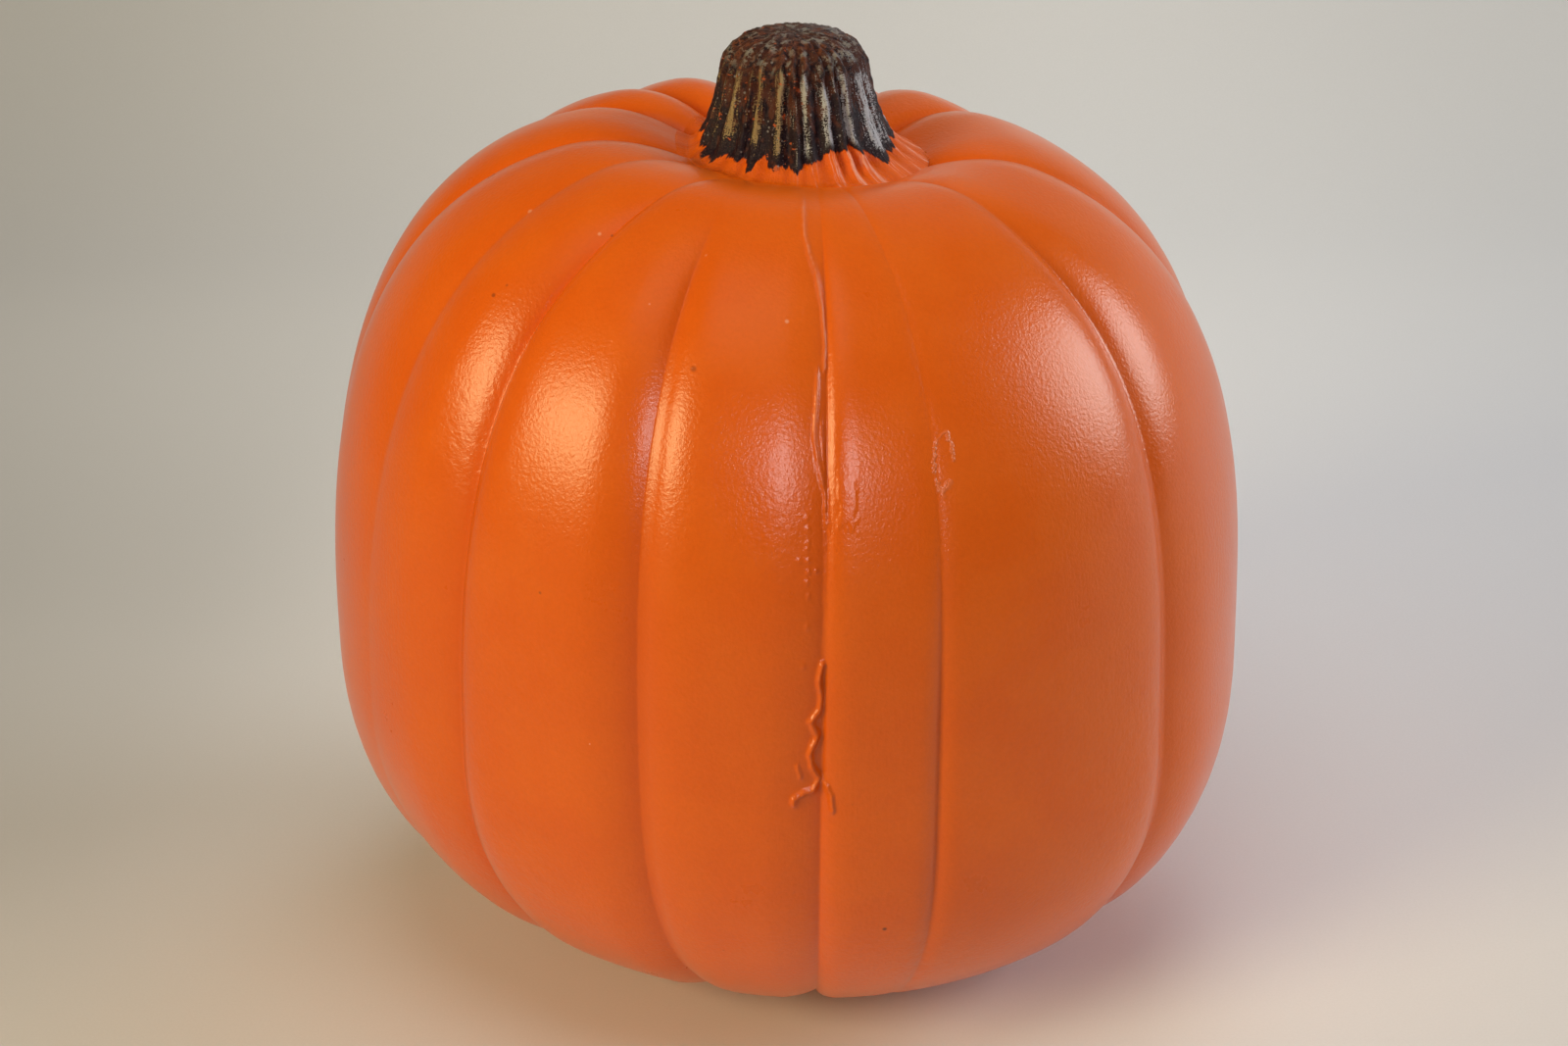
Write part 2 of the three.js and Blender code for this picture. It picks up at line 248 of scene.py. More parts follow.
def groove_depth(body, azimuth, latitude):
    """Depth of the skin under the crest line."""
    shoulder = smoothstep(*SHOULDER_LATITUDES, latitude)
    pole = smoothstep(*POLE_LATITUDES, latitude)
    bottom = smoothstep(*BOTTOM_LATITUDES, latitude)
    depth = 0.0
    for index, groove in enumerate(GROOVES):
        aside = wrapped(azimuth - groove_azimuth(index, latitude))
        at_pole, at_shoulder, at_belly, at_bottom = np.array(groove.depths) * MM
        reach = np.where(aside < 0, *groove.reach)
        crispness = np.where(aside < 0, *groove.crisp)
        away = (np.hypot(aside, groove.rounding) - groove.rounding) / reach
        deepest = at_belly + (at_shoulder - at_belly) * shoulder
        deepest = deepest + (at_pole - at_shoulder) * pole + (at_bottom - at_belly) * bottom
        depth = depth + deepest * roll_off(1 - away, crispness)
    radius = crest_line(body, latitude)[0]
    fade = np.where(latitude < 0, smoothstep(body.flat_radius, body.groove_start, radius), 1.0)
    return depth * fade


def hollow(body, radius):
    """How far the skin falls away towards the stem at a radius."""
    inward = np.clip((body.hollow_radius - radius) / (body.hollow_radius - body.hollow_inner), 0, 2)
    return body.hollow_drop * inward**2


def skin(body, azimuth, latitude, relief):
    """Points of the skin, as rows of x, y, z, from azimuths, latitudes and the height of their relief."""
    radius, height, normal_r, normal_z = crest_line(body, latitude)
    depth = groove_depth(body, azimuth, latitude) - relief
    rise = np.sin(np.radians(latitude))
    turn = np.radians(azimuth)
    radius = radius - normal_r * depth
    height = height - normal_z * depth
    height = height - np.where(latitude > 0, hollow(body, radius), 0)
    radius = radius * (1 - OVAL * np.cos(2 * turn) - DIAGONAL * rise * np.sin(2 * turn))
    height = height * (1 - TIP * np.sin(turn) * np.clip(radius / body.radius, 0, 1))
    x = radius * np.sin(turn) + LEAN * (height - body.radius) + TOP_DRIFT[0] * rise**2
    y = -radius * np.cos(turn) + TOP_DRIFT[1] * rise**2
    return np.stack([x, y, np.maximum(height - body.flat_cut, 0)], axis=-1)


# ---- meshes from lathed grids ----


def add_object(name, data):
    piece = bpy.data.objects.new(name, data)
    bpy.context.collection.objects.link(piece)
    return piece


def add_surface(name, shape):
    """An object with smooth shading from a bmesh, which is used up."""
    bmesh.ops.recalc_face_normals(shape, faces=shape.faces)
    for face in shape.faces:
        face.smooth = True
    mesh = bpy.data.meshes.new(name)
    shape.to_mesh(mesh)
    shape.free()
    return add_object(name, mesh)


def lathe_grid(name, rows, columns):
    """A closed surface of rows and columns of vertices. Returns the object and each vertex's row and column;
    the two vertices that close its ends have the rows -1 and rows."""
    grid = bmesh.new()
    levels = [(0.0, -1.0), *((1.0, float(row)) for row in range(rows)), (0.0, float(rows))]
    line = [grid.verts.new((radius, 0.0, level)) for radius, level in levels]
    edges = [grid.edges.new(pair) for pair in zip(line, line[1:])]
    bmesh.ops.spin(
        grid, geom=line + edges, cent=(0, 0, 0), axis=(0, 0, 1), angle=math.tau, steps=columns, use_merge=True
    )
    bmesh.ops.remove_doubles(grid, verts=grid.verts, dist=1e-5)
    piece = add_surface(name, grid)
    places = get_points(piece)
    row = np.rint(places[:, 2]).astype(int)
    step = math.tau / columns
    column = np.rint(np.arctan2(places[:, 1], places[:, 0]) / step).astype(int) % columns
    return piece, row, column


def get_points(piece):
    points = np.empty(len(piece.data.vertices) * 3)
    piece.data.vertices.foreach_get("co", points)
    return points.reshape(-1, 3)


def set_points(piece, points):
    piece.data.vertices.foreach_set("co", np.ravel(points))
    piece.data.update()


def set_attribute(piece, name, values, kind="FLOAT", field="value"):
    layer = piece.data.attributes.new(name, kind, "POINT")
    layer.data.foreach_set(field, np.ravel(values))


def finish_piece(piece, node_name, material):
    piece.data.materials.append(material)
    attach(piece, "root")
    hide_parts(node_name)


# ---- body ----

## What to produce
Return only the lines spanning from the first line of the material through the line with "# ---- meshes", copied exactly, both ends kept.

## Task response
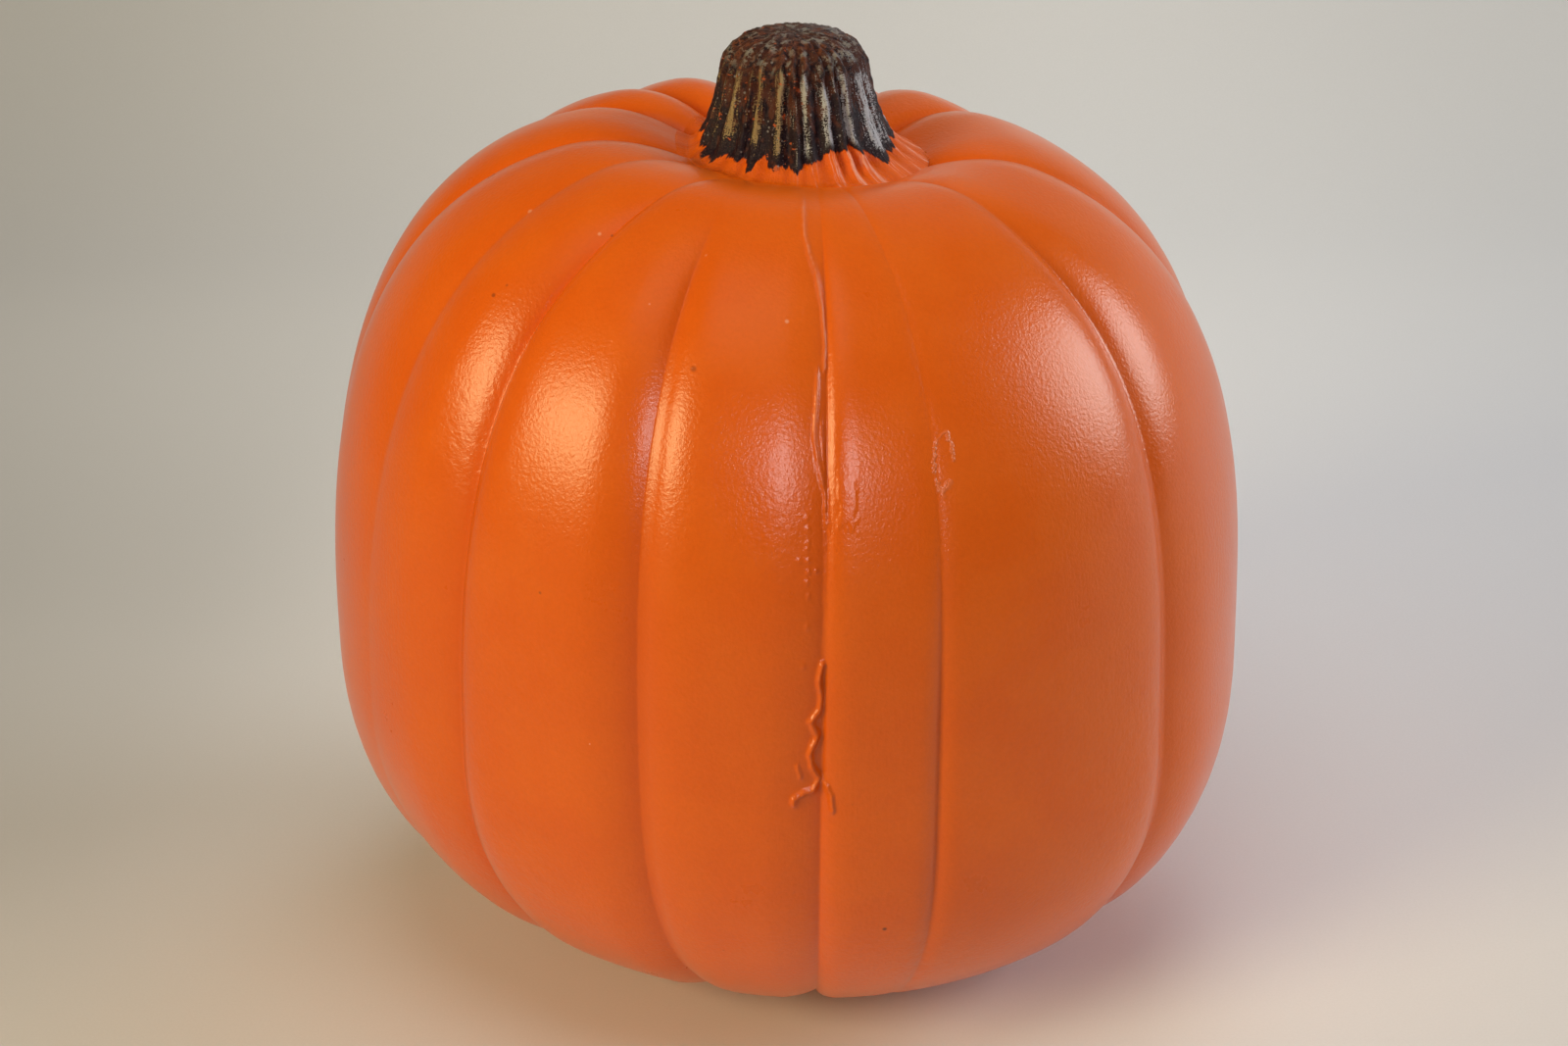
Write part 2 of the three.js and Blender code for this picture. It picks up at line 248 of scene.py. More parts follow.
def groove_depth(body, azimuth, latitude):
    """Depth of the skin under the crest line."""
    shoulder = smoothstep(*SHOULDER_LATITUDES, latitude)
    pole = smoothstep(*POLE_LATITUDES, latitude)
    bottom = smoothstep(*BOTTOM_LATITUDES, latitude)
    depth = 0.0
    for index, groove in enumerate(GROOVES):
        aside = wrapped(azimuth - groove_azimuth(index, latitude))
        at_pole, at_shoulder, at_belly, at_bottom = np.array(groove.depths) * MM
        reach = np.where(aside < 0, *groove.reach)
        crispness = np.where(aside < 0, *groove.crisp)
        away = (np.hypot(aside, groove.rounding) - groove.rounding) / reach
        deepest = at_belly + (at_shoulder - at_belly) * shoulder
        deepest = deepest + (at_pole - at_shoulder) * pole + (at_bottom - at_belly) * bottom
        depth = depth + deepest * roll_off(1 - away, crispness)
    radius = crest_line(body, latitude)[0]
    fade = np.where(latitude < 0, smoothstep(body.flat_radius, body.groove_start, radius), 1.0)
    return depth * fade


def hollow(body, radius):
    """How far the skin falls away towards the stem at a radius."""
    inward = np.clip((body.hollow_radius - radius) / (body.hollow_radius - body.hollow_inner), 0, 2)
    return body.hollow_drop * inward**2


def skin(body, azimuth, latitude, relief):
    """Points of the skin, as rows of x, y, z, from azimuths, latitudes and the height of their relief."""
    radius, height, normal_r, normal_z = crest_line(body, latitude)
    depth = groove_depth(body, azimuth, latitude) - relief
    rise = np.sin(np.radians(latitude))
    turn = np.radians(azimuth)
    radius = radius - normal_r * depth
    height = height - normal_z * depth
    height = height - np.where(latitude > 0, hollow(body, radius), 0)
    radius = radius * (1 - OVAL * np.cos(2 * turn) - DIAGONAL * rise * np.sin(2 * turn))
    height = height * (1 - TIP * np.sin(turn) * np.clip(radius / body.radius, 0, 1))
    x = radius * np.sin(turn) + LEAN * (height - body.radius) + TOP_DRIFT[0] * rise**2
    y = -radius * np.cos(turn) + TOP_DRIFT[1] * rise**2
    return np.stack([x, y, np.maximum(height - body.flat_cut, 0)], axis=-1)


# ---- meshes from lathed grids ----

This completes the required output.